Until January 2012, KFSM-DT2 simulcast the weekday morning show and then re-aired it in a rotating cycle. It also simulcasted the weekday noon and nightly broadcasts. The simulcasts were discontinued shortly after Local TV consummated on its purchase of the former KPBI and changed its call letters to KXNW, and were replaced with Antenna TV and syndicated programming as KXNW began to simulcast KFSM-DT2. On March 12, 2012, KXNW/KFSM-DT2 began airing a new hour-long 7 a.m. newscast on weekday mornings and a 30-minute newscast at 9 p.m. nightly. On weeknights, the latter newscast competes with the prime time newscast which airs on Fox affiliate KFTA-TV; KXNW was the only station which airs a 9 p.m. newscast on weekends until August 2012 when KHBS/KHOG began producing a nightly 9 p.m. newscast for their CW Plus-affiliated digital subchannels.

At some point during summer 2012, KFSM became the first station in the Fayetteville-Fort Smith market and the last primary Local TV-owned station to begin broadcasting its local newscasts in high definition.

In fall 2017, KFSM began airing a 30-minute newscast at 4 p.m., titled 5 News First at Four. This was the first 4 p.m. newscast in the Fayetteville-Fort Smith market, and the only such newscast until KHOG launched a 4 p.m. show in August 2024.

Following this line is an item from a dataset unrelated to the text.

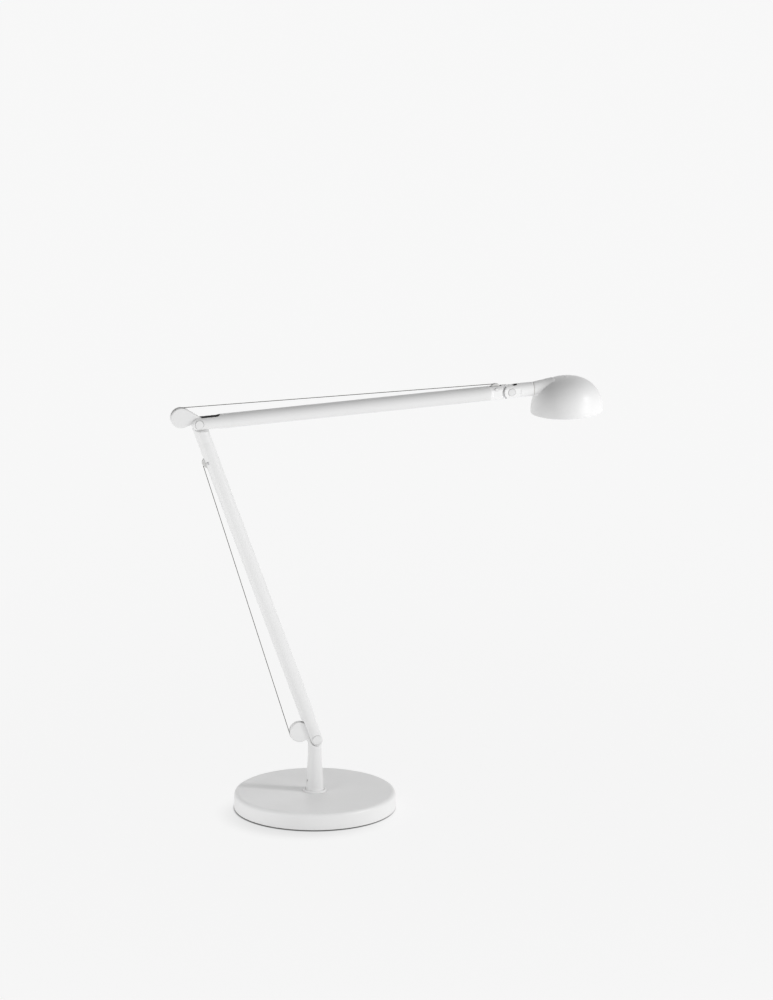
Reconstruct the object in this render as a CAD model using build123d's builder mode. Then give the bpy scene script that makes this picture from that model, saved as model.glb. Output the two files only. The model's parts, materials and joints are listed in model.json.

In March 2020, KFSM temporarily scaled back its broadcast schedule in response to the COVID-19 pandemic. On weekdays, 5 News This Morning was shortened 30 minutes, beginning at 5 a.m. instead of 4:30 a.m. A replay of the previous night's edition of 5 News at 10 was played to fill the time slot. Additionally, on Saturdays, 5 News This Morning was sometimes replaced by a simulcast of sister station KTHV's Saturday morning newscast. In November 2020, KFSM returned to its normal broadcast schedule with 5 News This Morning weekdays beginning at 4:30 a.m. and 5 News This Morning Saturday originating as a KFSM broadcast rather than a KTHV simulcast.

==Technical information==
===Subchannels===
The station's signal is multiplexed:

Subchannels of KFSM-TV
| Channel | Res. | Short name | Programming |
| 5.1 | 1080i | KFSM-DT | CBS |
| 5.2 | 480i | Crime | True Crime Network |
| 5.3 | Antenna | Antenna TV |
| 5.4 | Quest | Quest |
| 5.5 | NEST | The Nest |
| 5.6 | BUSTED | Busted |
| 5.7 | GetTV | Great |
| 5.8 | DABL | Dabl |

===Translator===
- ' 24 Fort Smith

===Analog-to-digital conversion===
KFSM-TV ended regular programming on its analog signal, over VHF channel 5, on June 12, 2009, the official date on which full-power television stations in the United States transitioned from analog to digital broadcasts under federal mandate. The station's digital signal remained on its pre-transition UHF channel 18, using virtual channel 5.